The role of rifting in the generation of melt: Implications for the origin and evolution of the Lada Terra‐Lavinia Planitia region of Venus

Abstract

A rift zone over 6000 km in total length runs along the border of Lada Terra, a highland in the southern hemisphere of Venus, and Lavinia Planitia, a basin that has been interpreted as a site of early‐stage mantle downwelling. Along the length of the rift are a number of volcanic centers of widely varying morphology and volcanic output. These include coronae, radially fractured domes, and large flow fields similar in scale to terrestrial flood basalts. We develop a model for the origin of extension related to passive rifting in response to stresses created by the adjacent downwelling.

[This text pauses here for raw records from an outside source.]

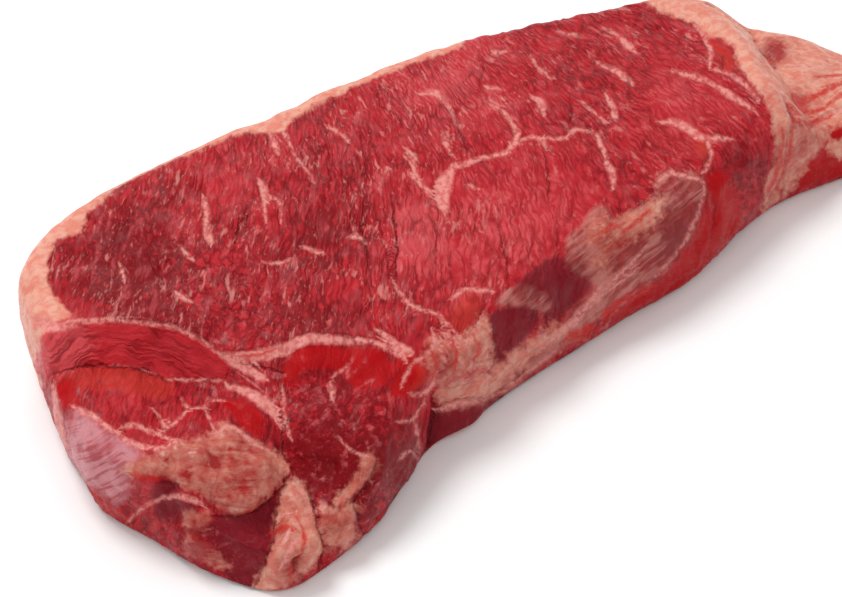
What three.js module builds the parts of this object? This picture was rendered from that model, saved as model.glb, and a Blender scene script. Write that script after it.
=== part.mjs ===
// A raw sirloin (strip loin) steak, cut thick: one piece of meat that lies flat on its lower cut face.
// Millimetres, +Z up. +X runs from the chine end to the tail, +Y points to the fat cap, and the origin
// is at the middle of the base. The upper cut face is the broad eye of the loin. At the chine end two
// smaller muscles fall away from a crest, with lumps of fat on the side below them, and at the other
// end the tail drops behind a crease.
import * as THREE from "three";
import { mergeVertices } from "three/addons/utils/BufferGeometryUtils.js";

// The steak's overall size.
const LENGTH = 260;
const WIDTH = 122;
const THICKNESS = 32;

// The mesh grid: quads along the steak, across it and up its side.
const ALONG = 66;
const ACROSS = 28;
const FOOT_STEPS = 3;
const WALL_STEPS = 3;
const SHOULDER_STEPS = 4;
const UP = FOOT_STEPS + WALL_STEPS + SHOULDER_STEPS;

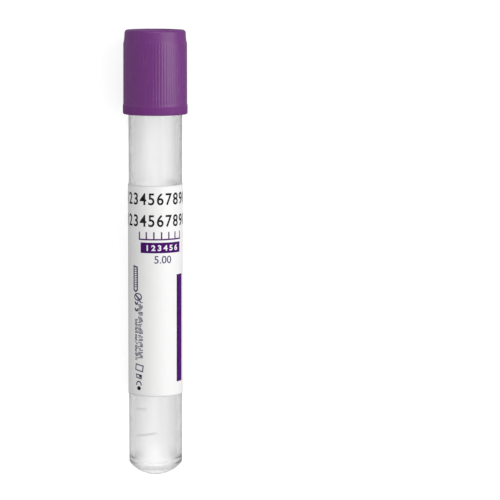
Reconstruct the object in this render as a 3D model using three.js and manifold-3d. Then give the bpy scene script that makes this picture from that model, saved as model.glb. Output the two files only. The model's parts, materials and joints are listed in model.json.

Volcanism and extension at other rifts on Venus, such as Devana Chasma, have been attributed to deep‐seated mantle plume activity. In contrast, we interpret the origin of extension and volcanism along the Lada rift to be linked to upwelling and decompression melting of mantle material due to rifting and, possibly, to counterflow associated with downwelling. Extension occurred generally prior to the formation of volcanic centers and the eruption of large‐scale flow fields, although most of the volcanic centers have been fractured by continued extension along the rift. Current debate over the formation of terrestrial flood basalts centers on the necessity of preexisting extension and stretched and thinned lithosphere to produce enhanced decompression melting within a large plume head or mantle thermal anomaly. Our studies of large‐scale flow fields associated with the Lada rift and coronae on Venus indicate that extension is a prerequisite for the formation of the majority of large‐scale flow units on Venus.